I’ve been in this bathroom so many times by now, but never when drunk, and it lends it all a more comfortable familiarity: the Hollywood lights around the mirror, meant to look like something old and glamorous; the penny tile; the matching towels and line of little containers, free of fingerprints. A dear, flawed friend, the life I do not want because I never chose it. I have to trust in my own good sense, years ago. Now.
Before I sit, I notice that the back ridge of Juliet’s perfect toilet is rimmed with blood. I think of how one day a tampon hadn’t gone down with the first flush and Lev, brushing his teeth, shouted, “Shark!” spitting his toothpaste out in the sink before he did so he could say it as clearly as possible. He stuck his head out the door to make sure I’d heard, so proud of himself, his cleverness, his comfort with his proximity to womanhood.
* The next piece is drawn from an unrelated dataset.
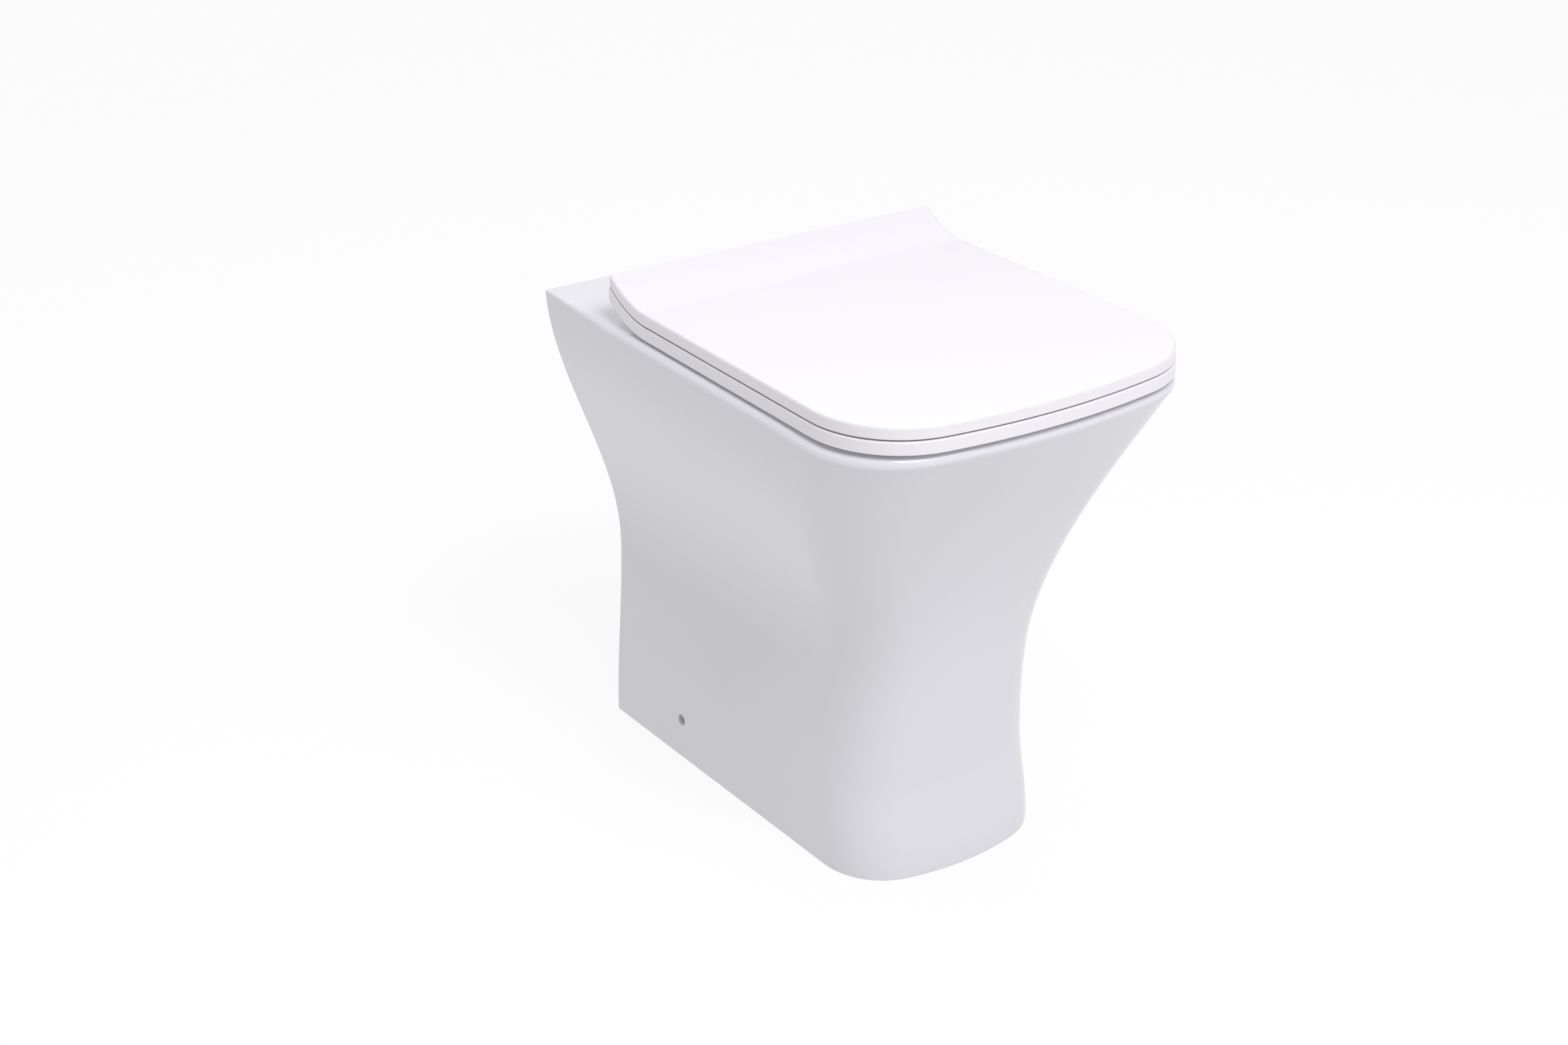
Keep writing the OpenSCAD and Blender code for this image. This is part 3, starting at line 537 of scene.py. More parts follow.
def dress(
    made: bpy.types.Object, finish: Finish, body: str, nodes: tuple[str, ...] = (),
    sharp: float = 38.0,
) -> None:
    """Finishes a new piece: smooth shading, material, body and the CAD nodes it stands for.

    Args:
        made: The piece, in its place.
        finish: Its finish.
        body: The body that it rides on.
        nodes: CAD nodes that it stands for.
        sharp: Angle in degrees past which an edge stays sharp.
    """
    weld(made.data)
    made.data.shade_smooth()
    made.data.set_sharp_from_angle(angle=math.radians(sharp))
    made.data.materials.clear()
    made.data.materials.append(finish.material())
    even = made.modifiers.new("even_normals", "WEIGHTED_NORMAL")
    even.mode, even.keep_sharp = "FACE_AREA_WITH_ANGLE", True
    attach(made, body)
    if nodes:
        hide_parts(*nodes)
    faces = len(made.data.polygons)
    log.info("%s: %d faces, rides on %s, stands for %s", made.name, faces, body, nodes or "nothing")


# ---- pan -------------------------------------------------------------------------------------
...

In Juliet’s bathroom, I want to yell it, too, but I won’t. My period is a nuisance, but hers, this blood, is that old descriptor: a curse.
I listen for her while I open the medicine cabinet in search of something suitable. They’ve renovated this space, too, and these hinges don’t squeak when I open it, like the ones in our apartment do. It’s messy in there: jars of creams stacked sideways, dental floss containers, their jaws open, a puddle of oil; an eyeliner pencil rolls out and falls into the sink. No pill bottles, but what secrets could I want from here anyhow? I use a cotton ball and a dab of body wash from the shower, not worrying about the sucking sound the shower door makes as I open it. Ours rattles, a victim of the misalignment of our floors, which Juliet and James have remedied with demolition, contractors; it will settle, too, with time. When I’m done I wrap the cotton ball in toilet paper, but I know this building’s pipes, I worry about it coming back up after I leave. I squish the cotton ball into my pocket, sit down, pee.
“Fuck you,” I said to Lev that day in the bathroom, and he laughed. I reached past him to flush again. He kissed me on the mouth. Back when he wanted no one else.